The United States places 17th in the developed world for education, according to a global report by education firm Pearson.
Finland and South Korea, not surprisingly, top the list of 40 developed countries with the best education systems. Hong Kong, Japan and Singapore follow. The rankings are calculated based on various measures, including international test scores, graduation rates between 2006 and 2010, and the prevalence of higher education seekers. (See the list of top 20 countries in the slideshow below)
Pearson's chief education adviser Sir Michael Barber tells BBC that the high ranking countries tend to offer teachers higher status in society and have a "culture" of education.
The study notes that while funding is an important factor in strong education systems, cultures supportive of learning is even more critical -- as evidenced by the highly ranked Asian countries, where education is highly valued and parents have grand expectation. While Finland and South Korea differ greatly in methods of teaching and learning, they hold the top spots because of a shared social belief in the importance of education and its "underlying moral purpose."
The study aims to help policymakers and school leaders identify key factors that lead to successful educational outcomes. The research draws on literacy data as well as figures in government spending on education, school entrance age, teacher salaries and degree of school choice. Researchers also measured socioeconomic outcomes like national unemployment rates, GDP, life expectancy and prison population.
The report also notes the importance of high-quality teachers and improving strong educator recruitment. The rankings show, however, that there is no clear correlation between higher pay and better performance. The bottom line findings:
- There are no magic bullets: The small number of correlations found in the study shows the poverty of simplistic solutions. Throwing money at education by itself rarely produces results, and individual changes to education systems, however sensible, rarely do much on their own. Education requires long-term, coherent and focussed system-wide attention to achieve improvement.
- Respect teachers: Good teachers are essential to high-quality education. Finding and retaining them is not necessarily a question of high pay. Instead, teachers need to be treated as the valuable professionals they are, not as technicians in a huge, educational machine.

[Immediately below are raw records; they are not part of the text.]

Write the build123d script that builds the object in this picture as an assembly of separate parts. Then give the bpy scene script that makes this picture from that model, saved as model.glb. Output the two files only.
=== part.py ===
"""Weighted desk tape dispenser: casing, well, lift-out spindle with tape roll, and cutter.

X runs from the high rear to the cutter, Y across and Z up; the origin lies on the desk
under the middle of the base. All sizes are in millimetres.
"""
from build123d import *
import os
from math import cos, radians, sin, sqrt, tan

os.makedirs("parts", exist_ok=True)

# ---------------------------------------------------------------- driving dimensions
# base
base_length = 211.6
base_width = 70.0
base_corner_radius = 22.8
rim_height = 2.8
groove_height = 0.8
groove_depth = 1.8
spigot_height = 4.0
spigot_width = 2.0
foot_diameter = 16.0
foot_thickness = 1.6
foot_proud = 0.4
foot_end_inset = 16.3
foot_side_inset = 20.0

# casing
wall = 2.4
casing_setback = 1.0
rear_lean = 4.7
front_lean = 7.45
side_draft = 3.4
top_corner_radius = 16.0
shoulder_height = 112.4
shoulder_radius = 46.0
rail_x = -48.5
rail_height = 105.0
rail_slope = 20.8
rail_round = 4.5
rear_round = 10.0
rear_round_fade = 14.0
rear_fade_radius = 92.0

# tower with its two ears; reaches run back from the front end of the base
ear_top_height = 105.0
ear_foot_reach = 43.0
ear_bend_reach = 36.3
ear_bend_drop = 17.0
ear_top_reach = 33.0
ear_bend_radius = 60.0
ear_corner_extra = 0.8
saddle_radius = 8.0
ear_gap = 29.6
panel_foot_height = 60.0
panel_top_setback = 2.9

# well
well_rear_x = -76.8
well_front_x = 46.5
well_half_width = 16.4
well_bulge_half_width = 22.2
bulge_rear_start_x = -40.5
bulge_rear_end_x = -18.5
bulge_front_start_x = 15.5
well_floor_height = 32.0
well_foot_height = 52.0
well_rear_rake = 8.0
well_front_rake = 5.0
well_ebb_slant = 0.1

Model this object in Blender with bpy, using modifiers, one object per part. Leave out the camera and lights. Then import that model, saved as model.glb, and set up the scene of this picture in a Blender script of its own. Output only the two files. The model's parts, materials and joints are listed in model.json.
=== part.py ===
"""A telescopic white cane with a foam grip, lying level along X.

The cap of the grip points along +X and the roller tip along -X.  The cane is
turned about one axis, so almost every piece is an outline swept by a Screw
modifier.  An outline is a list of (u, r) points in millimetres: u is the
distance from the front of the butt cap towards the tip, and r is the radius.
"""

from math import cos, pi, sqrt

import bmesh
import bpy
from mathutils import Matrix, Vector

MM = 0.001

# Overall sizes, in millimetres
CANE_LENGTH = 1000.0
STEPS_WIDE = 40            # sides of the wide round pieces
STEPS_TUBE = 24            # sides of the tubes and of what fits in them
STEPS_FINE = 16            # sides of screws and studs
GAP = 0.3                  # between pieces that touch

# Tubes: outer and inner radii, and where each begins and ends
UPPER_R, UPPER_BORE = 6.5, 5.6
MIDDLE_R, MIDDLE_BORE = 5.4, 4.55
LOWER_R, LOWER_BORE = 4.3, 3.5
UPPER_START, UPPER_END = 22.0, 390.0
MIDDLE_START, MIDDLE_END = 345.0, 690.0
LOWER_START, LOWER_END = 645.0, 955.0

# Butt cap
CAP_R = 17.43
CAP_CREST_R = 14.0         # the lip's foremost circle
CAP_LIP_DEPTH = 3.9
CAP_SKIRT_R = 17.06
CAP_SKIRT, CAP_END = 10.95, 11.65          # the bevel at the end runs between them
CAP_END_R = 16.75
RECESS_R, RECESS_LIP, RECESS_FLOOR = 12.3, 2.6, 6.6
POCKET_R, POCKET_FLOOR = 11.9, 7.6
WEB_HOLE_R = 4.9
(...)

- Culture can be changed: The cultural assumptions and values surrounding an education system do more to support or undermine it than the system can do on its own. Using the positive elements of this culture and, where necessary, seeking to change the negative ones, are important to promoting successful outcomes.
- Parents are neither impediments to nor saviours of education: Parents want their children to have a good education; pressure from them for change should not be seen as a sign of hostility but as an indication of something possibly amiss in provision. On the other hand, parental input and choice do not constitute a panacea. Education systems should strive to keep parents informed and work with them.
- Educate for the future, not just the present: Many of today's job titles, and the skills needed to fill them, simply did not exist 20 years ago. Education systems need to consider what skills today's students will need in future and teach accordingly.
To be sure, South Korea's top spot doesn't come without a price. Stories of families divided in the name of education are all too common, to the extent that the phenomenon has bequeathes those families with a title of their own -- kirogi kajok, or goose families, because they must migrate to reunite.
But America's average ranking doesn't come as a surprise. A report recently published by Harvard University's Program on Education Policy and Governance found that students in Latvia, Chile and Brazil are making gains in academics three times faster than American students, while those in Portugal, Hong Kong, Germany, Poland, Liechtenstein, Slovenia, Colombia and Lithuania are improving at twice the rate. Researchers estimate that gains made by students in those 11 countries equate to about two years of learning.
What gains U.S. students posted in recent years are "hardly remarkable by world standards," according to the report. Although the U.S. is not one of the nine countries that lost academic ground for the 14-year period between 1995 and 2009, more countries were improving at a rate significantly faster than that of the U.S. Researchers looked at data for 49 countries.
The study's findings echo years of rankings that show foreign students outpacing their American peers academically. Students in Shanghai who recently took international exams for the first time outscored every other school system in the world. In the same test, American students ranked 25th in math, 17th in science and 14th in reading.
A 2009 study found that U.S. students ranked 25th among 34 countries in math and science, behind nations like China, Singapore, South Korea, Hong Kong and Finland. Figures like these have groups like StudentsFirst, headed by former D.C. schools chancellor Michelle Rhee, concerned and calling for reforms to "our education system [that] can't compete with the rest of the world."
Just 6 percent of U.S. students performed at the advanced level on an international exam administered in 56 countries in 2006. That proportion is lower than those achieved by students in 30 other countries. American students' low performance and slow progress in math could also threaten the country's economic growth, experts have said.